Much of the artisan community’s success and innovative quality can be attributed to its ongoing partnerships. As part of the institute’s community empowerment and social inclusion learning program, it represents one aspect of the World Bank’s new emphasis on community-driven development and, therefore, has access to the networks, resources, and ideas of a larger programmatic framework. Just as importantly, the community works with artisan networks in developing countries, such as the Self-Employed Women’s Association in India; international craft organizations, such as the World Crafts Council; and organizations in the North, such as the Craft Organization Directors Association and the D.C.-based Crafts Center in the United States. It is currently organizing a program on “Building Creative Economies: The Arts, Entrepreneurship, and Sustainable Development,” in partnership with a coalition of agencies led by the U.S. National Endowment for the Arts, the Appalachian Regional Commission, and the Kenan Institutes for the Arts and Private Enterprise to explore promising practices in the use of local cultural resources for poverty reduction and economic development.

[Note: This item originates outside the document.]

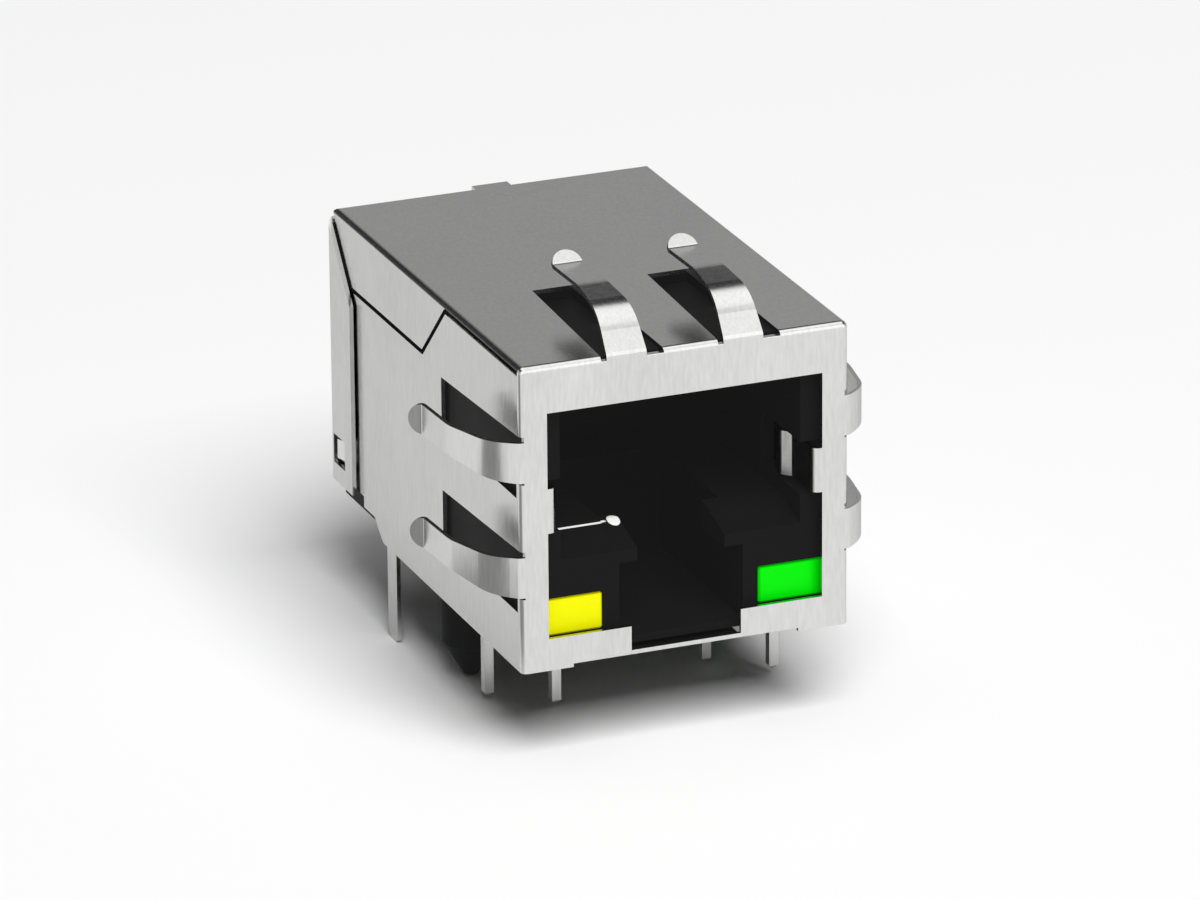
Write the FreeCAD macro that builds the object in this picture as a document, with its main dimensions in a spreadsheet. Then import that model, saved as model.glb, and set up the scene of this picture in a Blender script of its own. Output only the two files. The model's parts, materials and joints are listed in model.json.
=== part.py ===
import FreeCAD, Part

import math
import os

import Sketcher

# Board jack for a network cable: a folded metal shield round a black housing, with
# spring fingers on three sides, two indicator lamps, and the filter parts behind.
# Lengths are in millimetres. X runs to the right, Y from the mouth to the rear, Z up.
# The origin is on the circuit board's surface, midway between the two locating posts.

doc = FreeCAD.newDocument("board_jack")

# Driving dimensions: alias, value, meaning
DIMENSIONS = [
    ("shield_width", 16.1, "outside width of the folded shield"),
    ("shield_height", 14.6, "height of the shield's front frame"),
    ("shield_depth", 24.0, "depth of the shield from front to rear"),
    ("sheet_thick", 0.2, "thickness of the shield's sheet"),
    ("cut_overrun", 2.0, "how far a cutting shape reaches past the surface that it cuts"),
    ("bend_outer", 0.3, "outside radius of the shield's bends"),
    ("bend_inner_least", 0.05, "least inside radius of the shield's bends"),
    ("board_gap", 0.25, "height of the front frame's lower edge over the board"),
    ("skirt_drop", 0.17, "how far the side panels reach below the front frame's middle"),
    ("skirt_corner", 2.5, "width of the lower corner of the front frame"),
    ("front_to_posts", 11.1, "distance from the front face to the locating posts"),
    ("frame_side_bar", 1.31, "width of the front frame's side bars"),
    ("frame_top_bar", 2.3, "width of the front frame's top bar"),
    ("frame_bottom_bar", 1.37, "width of the front frame's bottom bar"),
    ("latch_gap_width", 5.4, "width of the gap for the plug's latch in the bottom bar"),
    ("tongue_width", 5.2, "width of the floor tongue under the latch gap"),
    ("tongue_length", 4.0, "length of the floor tongue"),
    ("seam_gap", 0.24, "open seam between two edges of the folded sheet"),
    ("seam_corner", 0.18, "radius of a corner in the open seam"),
    ("flap_front", 9.3, "front top corner of the roof's side flap, from the front face"),
    ("flap_foot_front", 12.3, "front lower corner of the side flap, from the front face"),
    ("flap_foot_rear", 2.4, "rear lower corner of the side flap, from the rear face"),
    ("flap_height", 3.3, "height of the side flap"),
    ("door_wrap", 2.85, "length of the rear door's side flange"),
    ("door_gap", 0.1, "gap between the rear door's flange and the side panel"),
    ("mitre_gap", 0.12, "gap between the rear door's flange and the roof's side flap"),
    ("door_lift", 1.1, "height of the rear door's lower edge over the front frame's"),
    ("panel_cut_length", 1.1, "length of the slanted cut at the side panel's rear foot"),
    ("panel_cut_height", 0.75, "height of the slanted cut at the side panel's rear foot"),
    ("panel_cut_gap", 0.55, "distance of the slanted cut behind the solder tab"),
    ("panel_notch_gap", 1.4, "distance of the notch behind the slanted cut"),
    ("panel_notch_height", 1.3, "height of the notch behind the slanted cut"),
    ("lock_window_width", 1.5, "width of the lock window in the door's flange"),
    ("lock_window_height", 1.45, "height of the lock window in the door's flange"),
    ("lock_window_inset", 0.4, "distance of the lock window from the rear face"),
    ("lock_window_lift", 2.0, "height of the lock window over the front frame's edge"),
    ("break_tab_width", 1.8, "width of the broken-off carrier tab on the rear edge"),
    ("break_tab_reach", 0.3, "reach of the broken-off carrier tab"),
    ("board_tab_width", 1.2, "width of the shield's solder tab"),
    ("board_tab_front", 16.15, "front edge of the solder tab, from the front face"),
    ("board_tab_depth", 4.4, "depth of the solder tab's tip below the board's surface"),
    ("board_tab_corner", 0.2, "bevel of the solder tab's two lower corners"),
    ("tip_depth", 4.05, "depth of every lead's tip below the board's surface"),
    ("roof_finger_spacing", 5.7, "distance between the middles of the two roof fingers"),
    ("upper_finger_lift", 10.07, "middle of the upper side finger over the front frame's lower edge"),
    ("lower_finger_lift", 4.52, "middle of the lower side finger over the front frame's lower edge"),
    ("window_near", 1.23, "near edge of a finger window from the finger's middle, at the front"),
    ("window_far", 1.83, "far edge of a finger window from the finger's middle"),
    ("window_taper", 0.42, "how much narrower a finger window is at its rear edge"),
    ("roof_window_rear", 9.52, "rear edge of a roof window, from the front face"),
    ("side_window_front", 0.5, "front edge of a side window, from the front face"),
    ("side_window_rear", 9.9, "rear edge of a side window, from the front face"),
    ("finger_thick", 0.2, "thickness of a spring finger"),
    ("finger_root_width", 1.95, "width of a spring finger at its root"),
    ("finger_tip_width", 1.45, "width of a spring finger at its tip"),
    ("finger_taper", 4.0, "length over which a spring finger narrows from its root"),
    ("finger_seat", 0.6, "how far a finger runs down into the front frame"),
    ("roof_finger_crest", 1.44, "distance of the roof finger's upper bend from the front face"),
    ("roof_finger_rise", 1.67, "height of the roof finger's middle line at its upper bend"),
    ("roof_finger_bend", 2.4, "radius of the roof finger's upper bend"),
    ("roof_finger_level", 1.98, "height of the roof finger's middle line where it runs level"),
    ("side_finger_crest", 0.98, "distance of the side finger's upper bend from the front face"),
    ("side_finger_rise", 1.1, "height of the side finger's middle line at its upper bend"),
    ("side_finger_bend", 2.6, "radius of the side finger's upper bend"),
    ("side_finger_level", 1.8, "height of the side finger's middle line where it runs level"),
    ("finger_level_start", 4.2, "distance from the front face at which a finger runs level"),
    ("finger_level_bend", 5.0, "radius of the bend at which a finger runs level"),
    ("finger_end_rise", 1.93, "height of a finger's middle line at its upturned end"),
    ("finger_kick", 7.15, "distance of the finger's upturned end from the front face"),
    ("finger_kick_angle", 45, "angle of the finger's upturned end to the sheet, in degrees"),
    ("finger_root_bend", 0.3, "radius of the bend at a finger's root"),
    ("finger_tip_bend", 0.3, "radius of the bend at a finger's upturned end"),
    ("plug_tab_lift", 6.5, "lower edge of the tab that touches the plug's shield"),
    ("plug_tab_height", 2.15, "height of the tab that touches the plug's shield"),
    ("plug_tab_root", 0.45, "how far the tab's root stands into the mouth"),
    ("plug_tab_step", 2.45, "distance of the tab's inward bend from the front face"),
    ("plug_tab_reach", 0.93, "how far the tab's crest stands into the mouth"),
    ("plug_tab_crest", 2.95, "distance of the tab's crest from the front face"),
    ("plug_tab_length", 4.6, "length of the tab from the front face"),
    ("plug_tab_fold", 0.25, "radius of the fold at the tab's root"),
    ("plug_tab_bend", 0.2, "radius of the bends at the tab's crest"),
    ("fit_gap", 0.1, "clearance between the shield and the mouldings in it"),
    ("tab_clearance", 0.2, "clearance round the plug tab in the housing"),
    ("housing_setback", 0.6, "housing's front face behind the shield's front face"),
    ("housing_lift", 0.55, "height of the housing's underside over the board"),
    ("housing_bevel", 0.3, "bevel of the housing's two upper long edges"),
    ("cavity_width", 11.8, "width of the plug cavity"),
    ("cavity_height", 6.75, "height of the plug cavity"),
    ("cavity_depth", 12.0, "depth of the plug cavity from the housing's front face"),
    ("cavity_drop", 2.25, "plug cavity's roof below the shield's top"),
    ("channel_width", 6.1, "width of the latch channel"),
    ("channel_depth", 10.0, "depth of the latch channel from the housing's front face"),
    ("channel_floor", 0.35, "thickness of the floor under the latch channel"),
    ("stop_width", 0.9, "width of a latch stop"),
    ("stop_height", 1.3, "height of a latch stop"),
    ("stop_length", 2.8, "length of a latch stop"),
    ("ramp_length", 2.5, "length of the lead-in ramp at the mouth"),
    ("ramp_drop", 0.7, "drop of the lead-in ramp at the mouth"),
    ("relief_depth", 0.45, "depth of the recess under each spring finger"),
    ("post_spacing", 12.6, "distance between the two locating posts"),
    ("post_radius", 1.4, "radius of a locating post"),
    ("post_straight", 2.5, "length of a post's straight part below the board"),
    ("post_depth", 4.2, "depth of a post's tip below the board's surface"),
    ("post_tip_radius", 0.35, "radius of a post's flat tip"),
    ("boss_radius", 1.9, "radius of the stand-off boss over a locating post"),
    ("foot_radius", 0.7, "radius of a stand-off foot under the housing"),
    ("foot_inset", 1.3, "distance of a stand-off foot from the housing's edges"),
    ("contact_pitch", 1.016, "pitch of the contact wires"),
    ("contact_width", 0.35, "width of a contact wire"),
    ("contact_thick", 0.3, "thickness of a contact wire"),
    ("contact_level", 0.75, "contact wire's upper leg over the plug cavity's roof"),
    ("contact_mouth", 3.4, "contact wire's hairpin, from the front face"),
    ("contact_dip", 3.0, "how far the contact wire's free end hangs below the roof"),
    ("contact_reach", 11.0, "contact wire's free end, from the front face"),
    ("contact_bend", 0.35, "radius of the contact wire's hairpin"),
    ("contact_tail", 0.5, "how far the contact wires stand out of the circuit board"),
    ("slot_width", 0.6, "width of a contact slot in the cavity's roof"),
    ("slot_height", 1.1, "height of a contact slot in the cavity's roof"),
    ("slot_front", 2.3, "front end of a contact slot, from the housing's front face"),
    ("comb_length", 1.6, "length of the comb ribs at the cavity's rear"),
    ("comb_height", 4.2, "height of the comb ribs at the cavity's rear"),
    ("comb_rib", 0.36, "thickness of a comb rib"),
    ("carrier_width", 9.2, "width of the contact carrier"),
    ("carrier_height", 2.4, "height of the contact carrier"),
    ("slip", 0.02, "clearance of a wire or pin in its hole"),
    ("lamp_width", 3.2, "width of an indicator lamp"),
    ("lamp_height", 1.8, "height of an indicator lamp"),
    ("lamp_length", 4.6, "length of an indicator lamp"),
    ("lamp_lift", 1.22, "indicator lamp's lower face over the front frame's lower edge"),
    ("lamp_wall", 0.7, "housing wall between an indicator lamp and the shield"),
    ("lamp_gap", 0.06, "clearance round an indicator lamp"),
    ("lamp_edge", 0.1, "bevel of an indicator lamp's edges"),
    ("lead_width", 0.45, "width of a square lead"),
    ("lead_pitch", 2.54, "distance between the two leads of a lamp"),
    ("lead_bend", 0.45, "centre-line radius of the leads' bend"),
    ("front_lead", 5.85, "right lead of a lamp, from the front face"),
    ("rear_lead", 7.9, "left lead of a lamp, from the front face"),
    ("board_thick", 0.8, "thickness of the upright circuit board"),
    ("board_inset", 0.25, "circuit board's side edges inside the housing's sides"),
    ("filter_depth", 7.0, "depth of the filter case behind the upright circuit board"),
    ("case_wall", 0.8, "wall of the filter case"),
    ("case_floor", 1.2, "floor of the filter case"),
    ("case_drop", 1.0, "filter case's rim below the shield's roof"),
    ("pin_pitch", 2.54, "pitch of the signal pins in a row"),
    ("pin_row_front", 0.75, "front row of signal pins, from the upright circuit board"),
    ("pin_row_step", 2.54, "distance between the two rows of signal pins"),
    ("pin_head", 0.9, "height of a signal pin inside the filter case"),
    ("pin_point", 0.14, "bevel at the tip of a lead"),
    ("core_radius", 2.6, "outside radius of a wound ring core"),
    ("core_bore", 1.1, "bore radius of a wound ring core"),
    ("core_thick", 2.2, "thickness of a wound ring core"),
    ("core_bevel", 0.5, "bevel of a wound ring core's edges"),
    ("core_spacing", 5.8, "distance between two ring cores"),
    ("core_gap", 0.15, "clearance between the signal pins' heads and the lower ring cores"),
    ("chip_length", 1.6, "length of a chip resistor"),
    ("chip_width", 0.8, "width of a chip resistor"),
    ("chip_thick", 0.45, "thickness of a chip resistor"),
    ("chip_spacing", 2.6, "distance between two chip resistors"),
    ("chip_lift", 4.4, "height of the chip resistors over the board"),
    ("capacitor_length", 4.5, "length of the high-voltage capacitor"),
    ("capacitor_width", 2.0, "width of the high-voltage capacitor"),
    ("capacitor_thick", 1.4, "thickness of the high-voltage capacitor"),
    ("capacitor_lift", 7.6, "height of the high-voltage capacitor over the board"),
]
CONTACT_COUNT = 8
PIN_COUNT = 8
CHIP_COUNT = 4
SIDES = (("left", -1), ("right", 1))
SIDE_ROWS = (("upper", "Sizes.upper_finger_lift"), ("lower", "Sizes.lower_finger_lift"))
CLOSE = 0.0001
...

During the course of its development, the community has collected several lessons learned.

  • Learning and applying knowledge—The overall learning process within the community emphasizes practical knowledge that is valuable to most members on a daily basis.

  • Linking innovation to needs—Addressing a fundamental development problem often requires using an imaginative approach. The connection among rural development, community empowerment, and culture and the arts was not obvious to everyone in the development community, and has made the community even stronger.

  • Diversity is critical in community building—A rigorous understanding of the challenges faced by clients has been achieved through ongoing dialogue among members representing a broad and diverse range of disciplines and perspectives.

  • Community building is an ongoing process and challenge—Communities are difficult to establish and even harder to sustain. Time, resources, active members, coordination, and solid objectives are all crucial factors.